Forgetting browser differences
Chrome, Firefox, and WebKit-style behavior may differ in how they handle PDF opening and file naming. If the export matters to users, run cross-browser coverage deliberately.
Overusing sleeps
A sleep is not a download strategy. Prefer event-based waits, file existence checks with timeouts, or artifact assertions tied to a specific action.
A balanced recommendation
If your team is building a modern, code-first test stack and needs robust browser download handling, Playwright vs Selenium for browser downloads usually tilts toward Playwright because the API is more direct and the CI story is cleaner.
If your organization already runs a mature Selenium ecosystem, keeping download checks in Selenium may be the lowest-risk path, especially when the workflow is not central to your product.
If download validation is becoming a frequent, cross-team responsibility, or if the hard part is no longer the browser click but the document itself, a platform approach such as Endtest can be more practical. Its agentic AI workflow, PDF-focused testing, and AI assertions reduce the setup overhead that code-first tools leave on your team.
Final takeaway
Browser downloads are deceptively simple. The browser clicked a button, a file arrived, and everybody wants to move on. But the moment your product depends on invoices, exports, receipts, statements, or generated reports, file validation becomes a quality gate, not a checkbox.

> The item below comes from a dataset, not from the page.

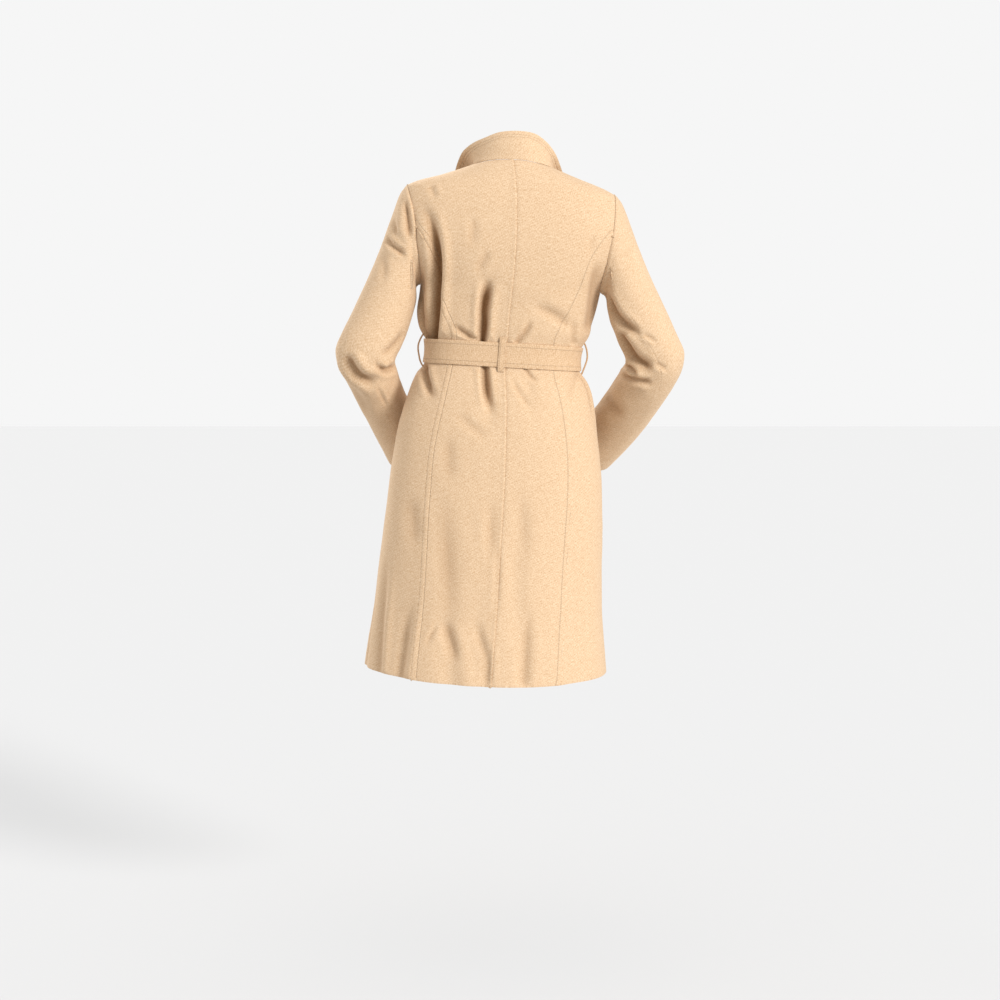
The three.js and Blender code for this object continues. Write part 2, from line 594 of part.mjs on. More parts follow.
function collarPiece() {
  const seam = [];
  const frontLevels = wholeRows.filter((level) => level >= collarEndLevel - 0.5);
  for (const level of [...frontLevels].reverse()) {
    seam.push({ side: 1, point: bodyPoint(frontAngle(level, 1, frontReach(level)), level) });
  }
  for (const side of [1, -1]) {
    const edge = Math.abs(sideAngle(neckLevel, side, halfGap));
    const middle = Math.abs(backAngle(neckLevel, side, halfGap));
    for (let step = 0; step <= backColumns; step += 1) {
      const column = side > 0 ? backColumns - step : step;
      const angle = THREE.MathUtils.lerp(middle, edge, column / backColumns);
      if (side < 0 && step === 0) continue;
      seam.push({ side, point: bodyPoint(side * angle, neckLevel), middle: column === 0 });
    }
  }
  for (const level of frontLevels) {
    seam.push({ side: -1, point: bodyPoint(frontAngle(level, -1, frontReach(level)), level) });
  }
  const centre = seam.findIndex((entry) => entry.middle);
  const rimOf = (rows, side) => new THREE.CatmullRomCurve3(
    rows.map((row) => new THREE.Vector3(collarRimCentre + side * row.out, row.y, row.z)),
    false,
    'centripetal',
  );
  const rims = { 1: rimOf(collarRimLeft, 1), '-1': rimOf(collarRimRight, -1) };
  const lengths = seam.map(() => 0);
  for (const step of [1, -1]) {
    for (let at = centre + step; at >= 0 && at < seam.length; at += step) {
      lengths[at] = lengths[at - step] + seam[at].point.distanceTo(seam[at - step].point);
    }
  }
  const rimPoints = seam.map((entry, at) => {
    const whole = at <= centre ? lengths[0] : lengths[seam.length - 1];
    return rims[entry.side].getPointAt(lengths[at] / whole);
  });
  const heights = [0, 0.3, 0.65, 1];
  const flat = heights.map((height) => seam.map((entry, at) => {
    const start = entry.point;
    const run = rimPoints[at].clone().sub(start);
    const gap = (seamGap + halfGap) / run.length();
    return start.clone().addScaledVector(run, gap + (1 - gap) * height);
  }));
  const normalAt = (grid, row, column) => {
    const across = grid[row][Math.min(column + 1, seam.length - 1)].clone()
      .sub(grid[row][Math.max(column - 1, 0)]);
    const up = grid[Math.min(row + 1, heights.length - 1)][column].clone()
      .sub(grid[Math.max(row - 1, 0)][column]);
    return across.cross(up).normalize();
  };
  const rollAt = (column) => THREE.MathUtils.lerp(collarRoll, collarLift, ease(lengths[column] / 110));
  const outer = flat.map((row, at) => row.map((point, column) => point.clone()
    .addScaledVector(normalAt(flat, at, column), rollAt(column) * Math.sin(Math.PI * heights[at]))));
  const inner = outer.map((row, at) => row.map((point, column) => point.clone()
    .addScaledVector(normalAt(outer, at, column), -clothWall)));
  return piece('collar', shell(outer, inner));
}

// ---- the belt and its loops ----

// A piece that lies on the coat: its points are the coat's own, moved out by the distances given.
function laidOn(name, rows, columns, angleOf, innerOffset, outerOffset, colour) {
  const outer = [];
  const inner = [];
  rows.forEach((level, row) => {
    const outerRow = [];
    const innerRow = [];
    for (let column = 0; column <= columns; column += 1) {
      const angle = angleOf(level, column / columns);
      const point = smoothBodyPoint(angle, level);
      const normal = normalOf(smoothBodyPoint, angle, level);
      const share = row / (rows.length - 1);
      innerRow.push(point.clone().addScaledVector(normal, innerOffset(share, column / columns)));
      outerRow.push(point.clone().addScaledVector(normal, outerOffset(share, column / columns)));
    }
    outer.push(outerRow);
    inner.push(innerRow);
  });
  return piece(name, shell(outer, inner), colour);
}

function levelsBetween(from, to, count) {
  return Array.from({ length: count + 1 }, (unused, step) => THREE.MathUtils.lerp(from, to, step / count));
}

const knotHalf = 31;            // half width of the tied knot
const knotDepth = 22;           // how far it stands out from the coat

function beltPiece() {
  const limit = (level, side) => frontAngle(level, side, knotHalf + 0.5);
  return laidOn(
    'belt',
    beltRows,
    54,
    (level, share) => THREE.MathUtils.lerp(limit(level, -1), limit(level, 1), share),
    () => beltClearance,
    () => beltClearance + beltWall,
  );
}

function knotPiece() {
  return laidOn(
    'belt_knot',
    levelsBetween(beltTop + 5, beltBottom - 5, 6),
    8,
    (level, share) => frontAngle(level, 1, THREE.MathUtils.lerp(-knotHalf, knotHalf, share)),
    () => beltClearance,
    (row, column) => {
      const across = Math.abs(2 * column - 1) ** 3;
      const down = Math.abs(2 * row - 1) ** 3;
      return beltClearance + 6 + (knotDepth - 6) * Math.sqrt((1 - across) * (1 - down));
    },
  );
}

function tailPiece(side) {
  const top = beltBottom - 5.6;
  const length = side > 0 ? 235 : 262;
  const half = (share) => 15 + 8.5 * ease(share / 0.25);
  const middle = (share) => side * (half(share) + 1.2 + 13 * ease(share / 0.8));
  return laidOn(
    `belt_tail_${sideKey(side)}`,
    levelsBetween(top, top - length, 10),
    3,
    (level, share) => {
      const down = (top - level) / length;
      return frontAngle(level, 1, middle(down) + half(down) * (2 * share - 1));
    },
    (row) => 1.2 + 5 * ease(1 - row * 3),
    (row) => 1.2 + beltWall + 5 * ease(1 - row * 3),
  );
}

const backLoopHalf = 6;         // half width of the cloth loop at the centre back
const backLoopX = 6;            // its place, a little left of the centre line
const backLoopFoot = 0.9;       // space under its sewn ends

function backLoopPiece() {
  const rise = (share) => ease(share / 0.14) * ease((1 - share) / 0.14);
  const over = beltClearance + beltWall;
  return laidOn(
    'belt_loop_back',
    levelsBetween(beltTop + 11, beltBottom - 10, 12),
    2,
    (level, share) => backAngle(level, 1, backLoopX + 2 + backLoopHalf * (2 * share - 1)),
    (row) => backLoopFoot + over * rise(row),
    (row) => backLoopFoot + over * rise(row) + 2.2,
  );
}

function threadLoopPiece(side) {
  const threadRadius = 1.3;
  const onCoat = (level, out) => {
    const point = smoothBodyPoint(side * 90, level);
    return point.addScaledVector(normalOf(smoothBodyPoint, side * 90, level), out);
  };
  const foot = threadRadius + 0.4;
  const route = [
    { level: beltTop + 8, out: foot },
    { level: beltTop - 1, out: 11 },
    { level: beltTop - 17, out: 16.5 },
    { level: beltBottom + 17, out: 14.5 },
    { level: beltBottom + 3, out: 9 },
    { level: beltBottom - 6, out: foot },
  ];
  const path = new THREE.CatmullRomCurve3(route.map((row) => onCoat(row.level, row.out)));
  const round = new THREE.Shape().absarc(0, 0, threadRadius, 0, 2 * Math.PI, false);
  const geometry = new THREE.ExtrudeGeometry(round, {
    steps: 12,
    curveSegments: 3,
    bevelEnabled: false,
    extrudePath: path,
  });
  return piece(`belt_loop_${sideKey(side)}`, geometry, threadColour);
}

// ---- the coat ----

const coat = new THREE.Group();
for (const side of [1, -1]) {
  coat.add(
    backPanel(side),
    sideBackPanel(side),
    sideFrontPanel(side),
    frontPanel(side),
    ...sleevePieces(side),
    tailPiece(side),
    threadLoopPiece(side),
  );
}
coat.add(collarPiece(), beltPiece(), knotPiece(), backLoopPiece());

export default coat;
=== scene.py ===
import math

import bmesh
import bpy
import numpy
from mathutils import Matrix, Vector, noise
from mathutils.bvhtree import BVHTree
from mathutils.kdtree import KDTree


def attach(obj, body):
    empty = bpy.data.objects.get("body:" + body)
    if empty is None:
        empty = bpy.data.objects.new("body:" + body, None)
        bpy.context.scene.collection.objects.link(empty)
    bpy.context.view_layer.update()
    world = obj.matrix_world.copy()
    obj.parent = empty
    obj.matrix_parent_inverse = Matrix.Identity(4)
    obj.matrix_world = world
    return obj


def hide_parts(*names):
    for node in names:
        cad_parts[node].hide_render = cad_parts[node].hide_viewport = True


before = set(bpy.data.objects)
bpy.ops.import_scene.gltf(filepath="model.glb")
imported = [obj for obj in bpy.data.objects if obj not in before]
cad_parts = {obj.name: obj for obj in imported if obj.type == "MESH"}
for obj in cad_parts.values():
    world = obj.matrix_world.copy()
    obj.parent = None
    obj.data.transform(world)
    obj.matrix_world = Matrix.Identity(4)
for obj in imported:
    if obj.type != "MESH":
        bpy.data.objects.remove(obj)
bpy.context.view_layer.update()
print("frame loaded")


# colours are sRGB hex, shader sockets want linear
def linear(hexColour):
    parts = [int(hexColour[i : i + 2], 16) / 255 for i in (1, 3, 5)]
    return [p / 12.92 if p < 0.04045 else ((p + 0.055) / 1.055) ** 2.4 for p in parts] + [1]


def node(tree, kind, links=None, **values):
    # one node: plain names are its own settings, and links holds what goes into each socket
    made = tree.nodes.new(kind)
    for name, value in values.items():
        setattr(made, name, value)
    for socket, value in (links or {}).items():
        entry = made.inputs[socket]
        if isinstance(value, bpy.types.NodeSocket):
            tree.links.new(value, entry)
        else:
            entry.default_value = value
    return made


# heathered melton: wool woven as a twill, then fulled until the nap nearly hides the weave
coatWool = {
    "light": "#d5bc9e",
    "dark": "#b2916e",
    "paintedCreaseShade": [0.45, 0.33, 0.22, 1],  # painted shade: how much of each colour is left at the bottom of a deep crease
    "mottle": 7.0,  # mm, clouds of lighter and darker fibre
    "fleck": 1.6,  # mm, single flecks, drawn coarser than the real ones
    "twill": 2.2,  # mm between twill lines, drawn coarser than the real 1.2
    "napDepth": 0.5,  # mm
    "grooves": (10,),  # mm from the seam to each line of topstitching
    "grooveWidth": 1.5,  # mm
    "grooveDepth": 0.9,  # mm
}
beltWool = dict(coatWool, light="#d2b798", dark="#ad8b67", grooves=(7.5,), grooveDepth=0.7)
narrowWool = dict(beltWool, grooves=(2.2,), grooveWidth=0.9, grooveDepth=0.5)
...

Use Playwright when you want a modern, code-first way to inspect downloaded files with less ceremony. Use Selenium when you need to extend an existing WebDriver investment. Reach for a managed platform when the real business problem is reliable file and PDF validation with less infrastructure and less custom glue.
The right answer is not the tool with the most features, it is the one that lets your team validate the file users actually receive, without turning every export into a maintenance project.